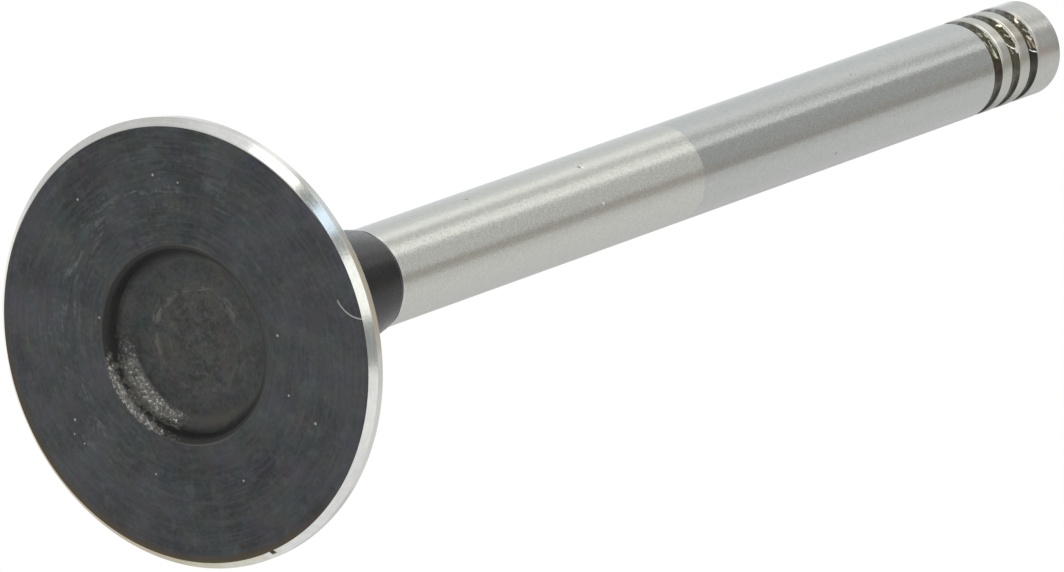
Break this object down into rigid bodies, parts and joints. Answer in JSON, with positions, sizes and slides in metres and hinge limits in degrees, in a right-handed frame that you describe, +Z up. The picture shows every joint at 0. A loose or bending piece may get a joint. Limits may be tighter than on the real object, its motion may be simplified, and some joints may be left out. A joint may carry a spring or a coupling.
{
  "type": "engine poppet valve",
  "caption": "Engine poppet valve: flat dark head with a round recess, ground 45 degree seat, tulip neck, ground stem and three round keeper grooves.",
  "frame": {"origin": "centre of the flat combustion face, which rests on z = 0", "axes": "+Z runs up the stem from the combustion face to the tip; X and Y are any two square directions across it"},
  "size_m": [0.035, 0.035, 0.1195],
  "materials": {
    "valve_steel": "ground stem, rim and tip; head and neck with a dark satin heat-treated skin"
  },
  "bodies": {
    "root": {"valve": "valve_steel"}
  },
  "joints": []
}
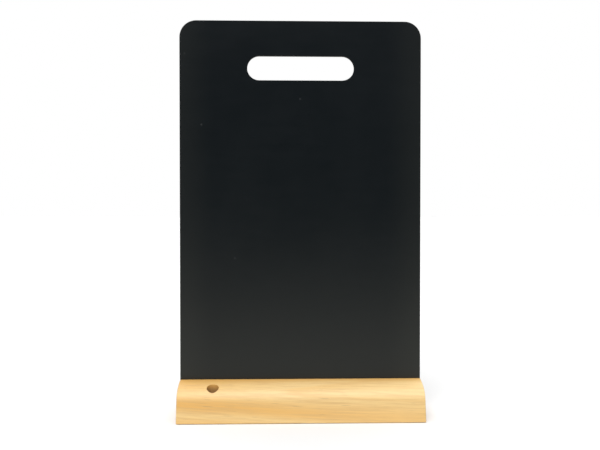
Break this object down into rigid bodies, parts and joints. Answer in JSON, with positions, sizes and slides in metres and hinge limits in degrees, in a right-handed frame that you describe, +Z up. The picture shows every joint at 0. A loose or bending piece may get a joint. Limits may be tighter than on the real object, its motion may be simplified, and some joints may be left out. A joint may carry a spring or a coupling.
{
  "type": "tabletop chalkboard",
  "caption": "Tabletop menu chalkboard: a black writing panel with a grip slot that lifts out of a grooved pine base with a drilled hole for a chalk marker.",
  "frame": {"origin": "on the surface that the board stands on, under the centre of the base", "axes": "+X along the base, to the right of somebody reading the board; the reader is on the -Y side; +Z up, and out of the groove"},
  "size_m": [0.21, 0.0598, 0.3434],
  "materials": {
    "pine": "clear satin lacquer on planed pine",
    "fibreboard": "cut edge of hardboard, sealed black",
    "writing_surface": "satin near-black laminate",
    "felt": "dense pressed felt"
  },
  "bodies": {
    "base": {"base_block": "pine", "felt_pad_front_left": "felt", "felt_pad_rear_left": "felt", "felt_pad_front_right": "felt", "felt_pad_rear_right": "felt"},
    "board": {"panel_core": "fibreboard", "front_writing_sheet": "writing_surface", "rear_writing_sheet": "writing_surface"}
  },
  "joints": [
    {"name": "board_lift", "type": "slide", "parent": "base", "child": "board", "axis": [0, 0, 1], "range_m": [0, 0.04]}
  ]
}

== WHAT THE TASK ASKS ==
Copy out all of the data exactly, leaving nothing out.

== OUTPUT OF THE EXERCISE ==
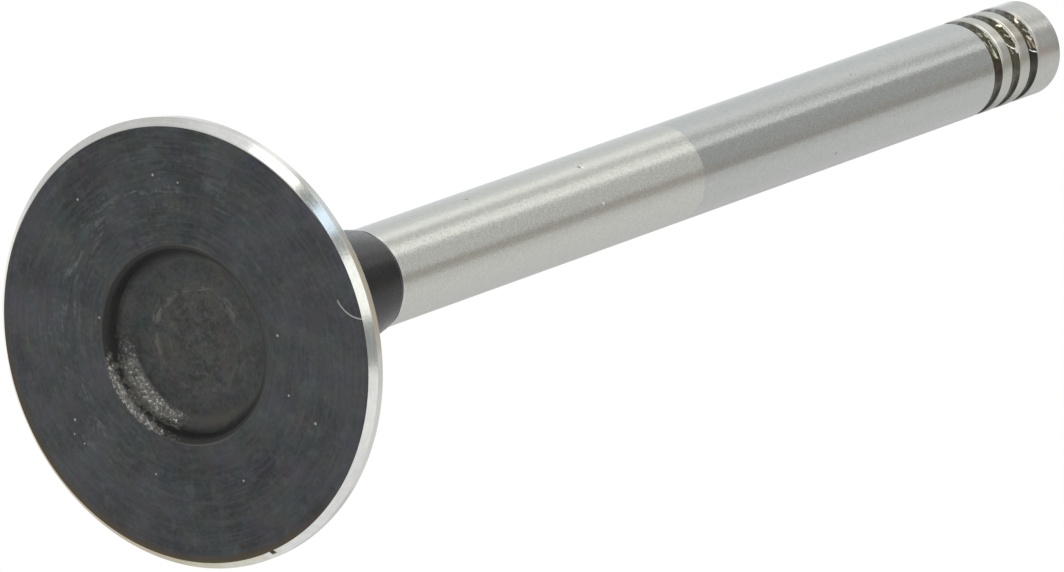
Break this object down into rigid bodies, parts and joints. Answer in JSON, with positions, sizes and slides in metres and hinge limits in degrees, in a right-handed frame that you describe, +Z up. The picture shows every joint at 0. A loose or bending piece may get a joint. Limits may be tighter than on the real object, its motion may be simplified, and some joints may be left out. A joint may carry a spring or a coupling.
{
  "type": "engine poppet valve",
  "caption": "Engine poppet valve: flat dark head with a round recess, ground 45 degree seat, tulip neck, ground stem and three round keeper grooves.",
  "frame": {"origin": "centre of the flat combustion face, which rests on z = 0", "axes": "+Z runs up the stem from the combustion face to the tip; X and Y are any two square directions across it"},
  "size_m": [0.035, 0.035, 0.1195],
  "materials": {
    "valve_steel": "ground stem, rim and tip; head and neck with a dark satin heat-treated skin"
  },
  "bodies": {
    "root": {"valve": "valve_steel"}
  },
  "joints": []
}
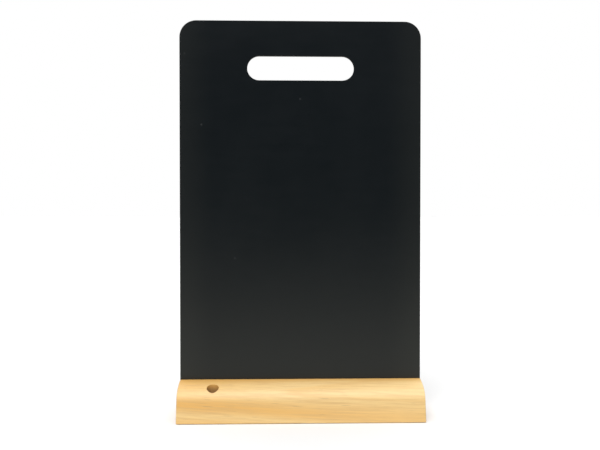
Break this object down into rigid bodies, parts and joints. Answer in JSON, with positions, sizes and slides in metres and hinge limits in degrees, in a right-handed frame that you describe, +Z up. The picture shows every joint at 0. A loose or bending piece may get a joint. Limits may be tighter than on the real object, its motion may be simplified, and some joints may be left out. A joint may carry a spring or a coupling.
{
  "type": "tabletop chalkboard",
  "caption": "Tabletop menu chalkboard: a black writing panel with a grip slot that lifts out of a grooved pine base with a drilled hole for a chalk marker.",
  "frame": {"origin": "on the surface that the board stands on, under the centre of the base", "axes": "+X along the base, to the right of somebody reading the board; the reader is on the -Y side; +Z up, and out of the groove"},
  "size_m": [0.21, 0.0598, 0.3434],
  "materials": {
    "pine": "clear satin lacquer on planed pine",
    "fibreboard": "cut edge of hardboard, sealed black",
    "writing_surface": "satin near-black laminate",
    "felt": "dense pressed felt"
  },
  "bodies": {
    "base": {"base_block": "pine", "felt_pad_front_left": "felt", "felt_pad_rear_left": "felt", "felt_pad_front_right": "felt", "felt_pad_rear_right": "felt"},
    "board": {"panel_core": "fibreboard", "front_writing_sheet": "writing_surface", "rear_writing_sheet": "writing_surface"}
  },
  "joints": [
    {"name": "board_lift", "type": "slide", "parent": "base", "child": "board", "axis": [0, 0, 1], "range_m": [0, 0.04]}
  ]
}